Interpretive Summary: The complete genome of Erysiphe necator isolate EnFRAME01 was sequenced and assembled to 98% completion (34 organized into 11 chromosomes). The genome consists of 62.7% repeats and transposable elements that indicate a highly flexible genetic organization that could affect function and gene expression. There were also a large number of duplicated genes that indicate adaptive variation could play a role in response to environmental stress (e.g. development of fungicide resistance). This resource will now facilitate genetic investigations into understanding the development of fungicide resistance and potential novel bio-synthetic pathways to target with new fungicides or emerging technology such as RNA silencing.
Technical Abstract: Erysiphe necator is an obligate fungal pathogen that causes grape powdery mildew (GPM), globally the most important disease on grapevines. Previous attempts to obtain a quality genome assembly for this pathogen were hindered by its high content in repetitive DNA. Here, we combined chromatin conformation capture (Hi-C) with long-read PacBio sequencing to obtain a chromosome-scale assembly and a high-quality annotation for E. necator isolate EnFRAME01. The resulting 81.1 Mb genome assembly is 98% complete and consists of 34 scaffolds assembled into 11 complete chromosomes. All chromosomes contain large centromeric-like regions and lack synteny to the 11 chromosomes of the cereal PM pathogen Blumeria graminis. Further analysis of their composition showed that repeats and transposable elements (TEs) occupy 62.7% of their content.
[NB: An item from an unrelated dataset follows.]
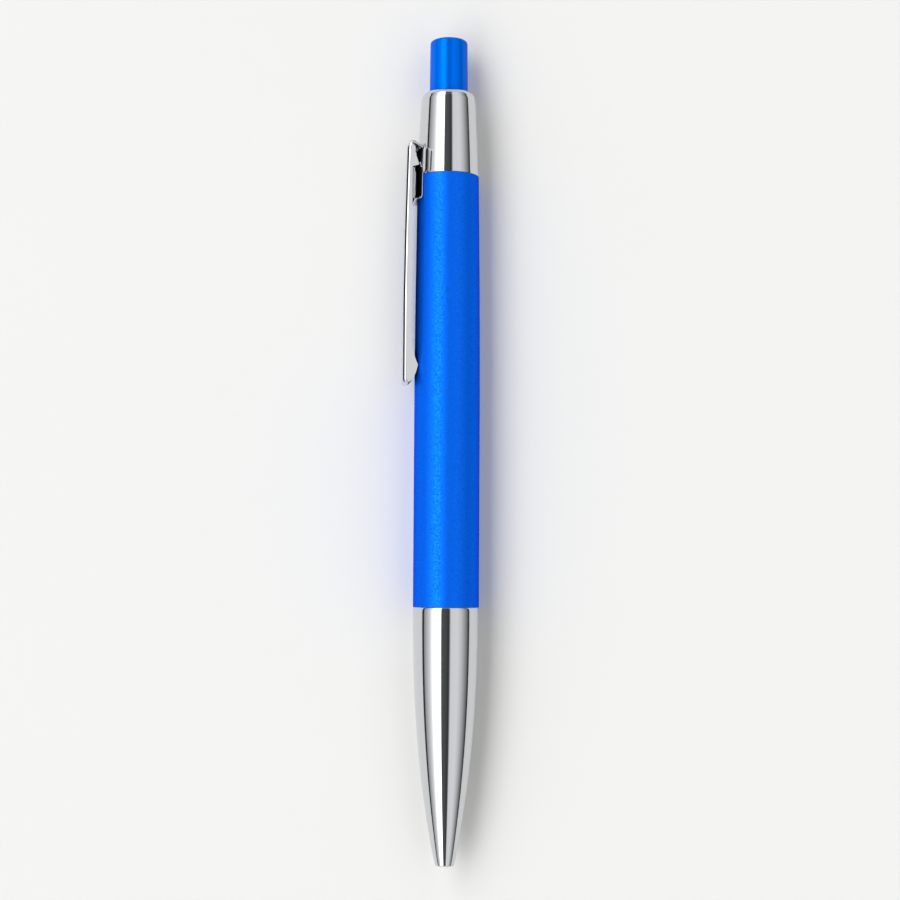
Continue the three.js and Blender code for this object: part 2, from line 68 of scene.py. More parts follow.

TEs were almost evenly interspersed outside centromeric and telomeric regions, and massively overlapped with regions of annotated genes, suggesting that they could have a significant functional impact. Abundant gene duplicates were observed too, particularly in genes encoding candidate secreted effector proteins (CSEPs). Moreover, younger in age gene duplicates exhibited more relaxed selection pressure and were more likely to be located physically close in the genome than older duplicates. A total of 122 genes with copy number variations among six isolates of E. necator were also identified and were enriched in genes that were duplicated in EnFRAME01, indicating they may reflect an adaptive variation. Taken together, our study illuminates higher-order genomic architectural features of E. necator and provides a valuable resource for studying genomic structural variations in this plant pathogen.